Write out, word for word, the first line of the data below and every line after it through the one containing "EIGHTH = math.pi / 8".

- - - -

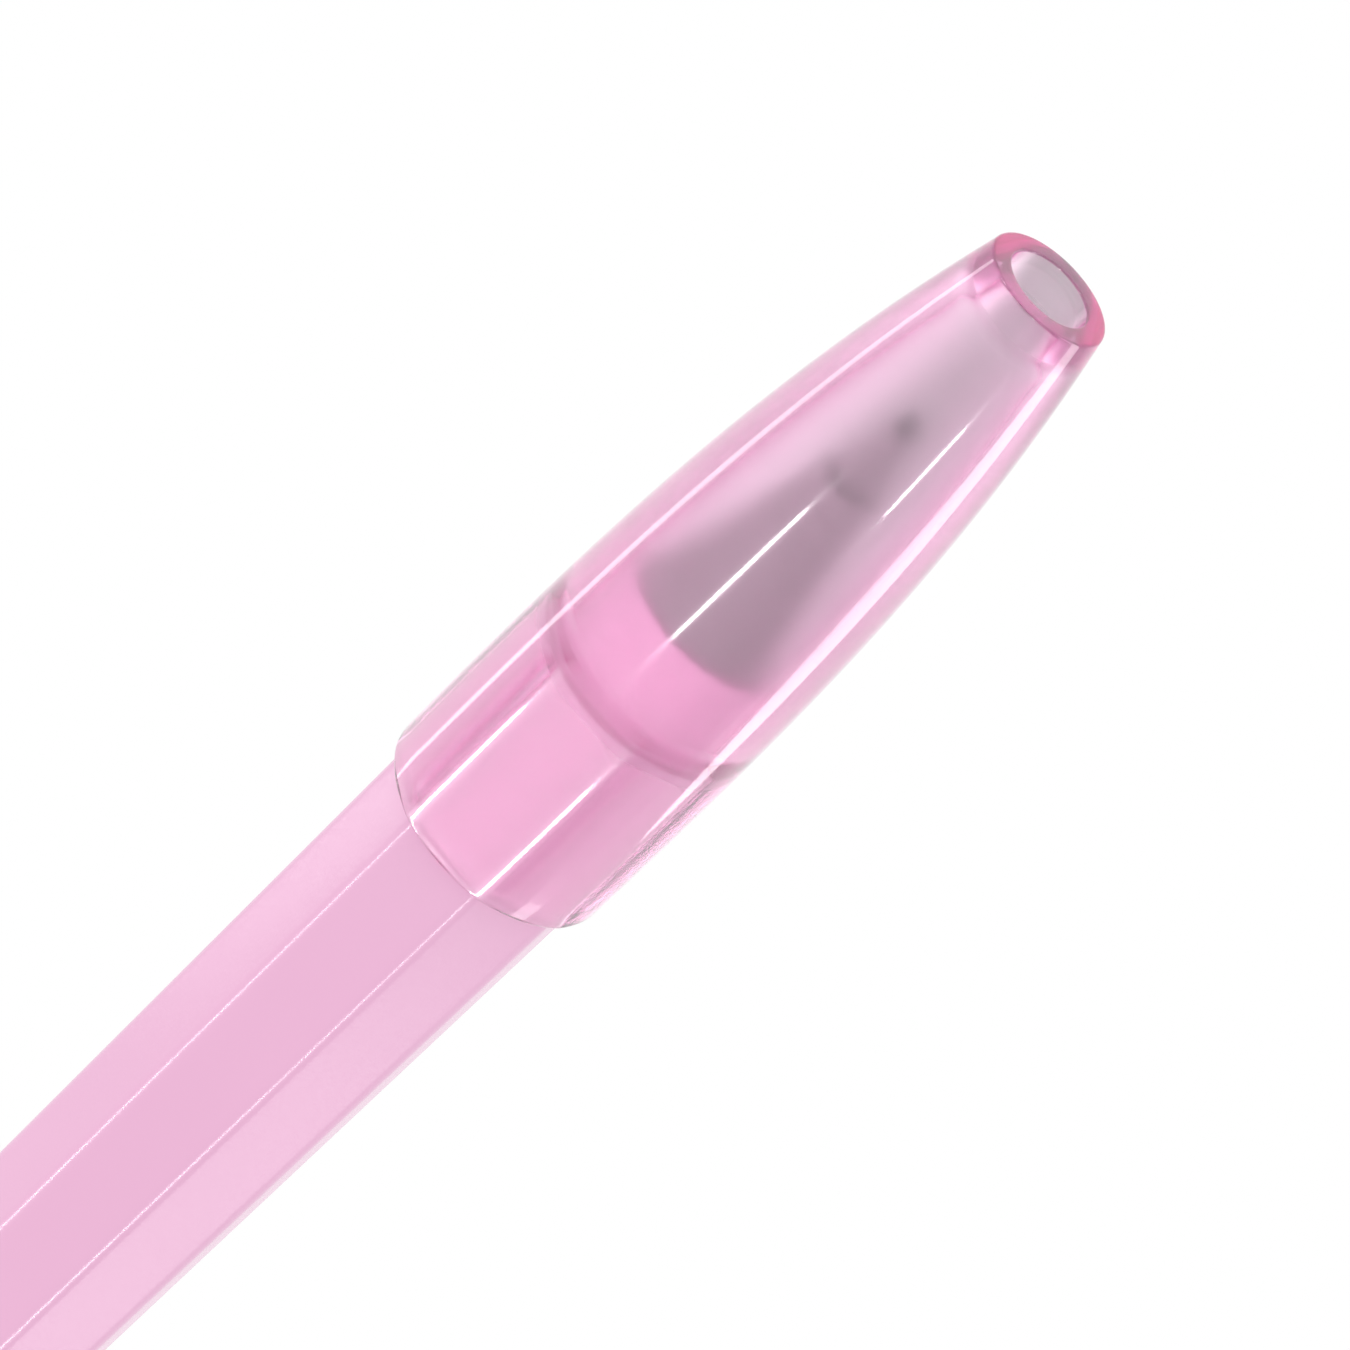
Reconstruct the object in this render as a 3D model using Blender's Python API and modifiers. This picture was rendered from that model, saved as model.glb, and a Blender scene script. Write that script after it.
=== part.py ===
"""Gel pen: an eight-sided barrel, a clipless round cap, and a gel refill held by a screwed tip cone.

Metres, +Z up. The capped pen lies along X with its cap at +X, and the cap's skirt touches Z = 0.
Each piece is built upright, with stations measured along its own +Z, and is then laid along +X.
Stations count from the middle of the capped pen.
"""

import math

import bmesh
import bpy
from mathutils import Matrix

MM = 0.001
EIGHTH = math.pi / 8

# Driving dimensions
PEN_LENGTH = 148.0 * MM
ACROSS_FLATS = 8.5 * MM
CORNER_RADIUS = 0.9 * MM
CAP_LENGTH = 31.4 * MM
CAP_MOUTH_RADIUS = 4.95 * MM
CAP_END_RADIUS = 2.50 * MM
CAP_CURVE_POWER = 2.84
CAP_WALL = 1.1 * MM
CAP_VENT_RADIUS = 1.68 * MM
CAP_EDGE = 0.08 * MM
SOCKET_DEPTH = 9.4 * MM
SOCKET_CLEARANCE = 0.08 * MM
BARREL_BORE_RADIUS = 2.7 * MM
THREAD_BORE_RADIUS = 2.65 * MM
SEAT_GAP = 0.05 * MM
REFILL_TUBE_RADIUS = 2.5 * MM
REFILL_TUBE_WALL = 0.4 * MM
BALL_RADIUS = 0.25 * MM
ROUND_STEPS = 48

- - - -

## Complete answer
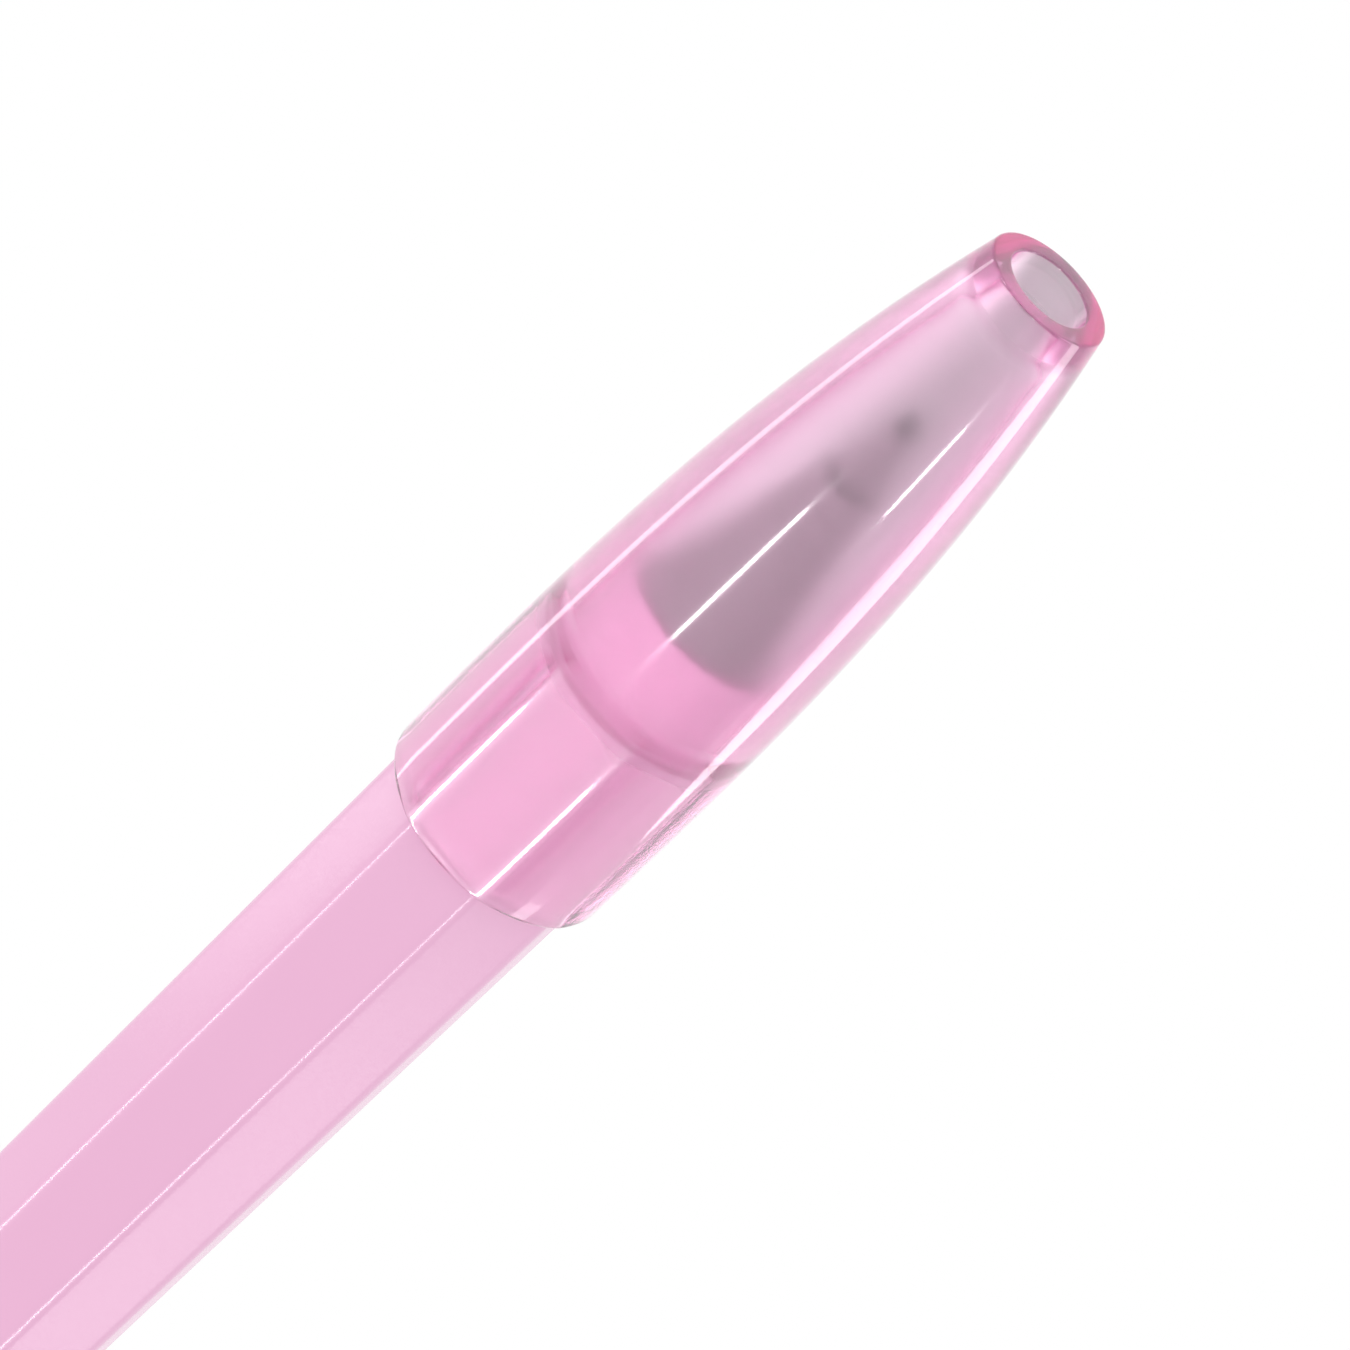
Reconstruct the object in this render as a 3D model using Blender's Python API and modifiers. This picture was rendered from that model, saved as model.glb, and a Blender scene script. Write that script after it.
=== part.py ===
"""Gel pen: an eight-sided barrel, a clipless round cap, and a gel refill held by a screwed tip cone.

Metres, +Z up. The capped pen lies along X with its cap at +X, and the cap's skirt touches Z = 0.
Each piece is built upright, with stations measured along its own +Z, and is then laid along +X.
Stations count from the middle of the capped pen.
"""

import math

import bmesh
import bpy
from mathutils import Matrix

MM = 0.001
EIGHTH = math.pi / 8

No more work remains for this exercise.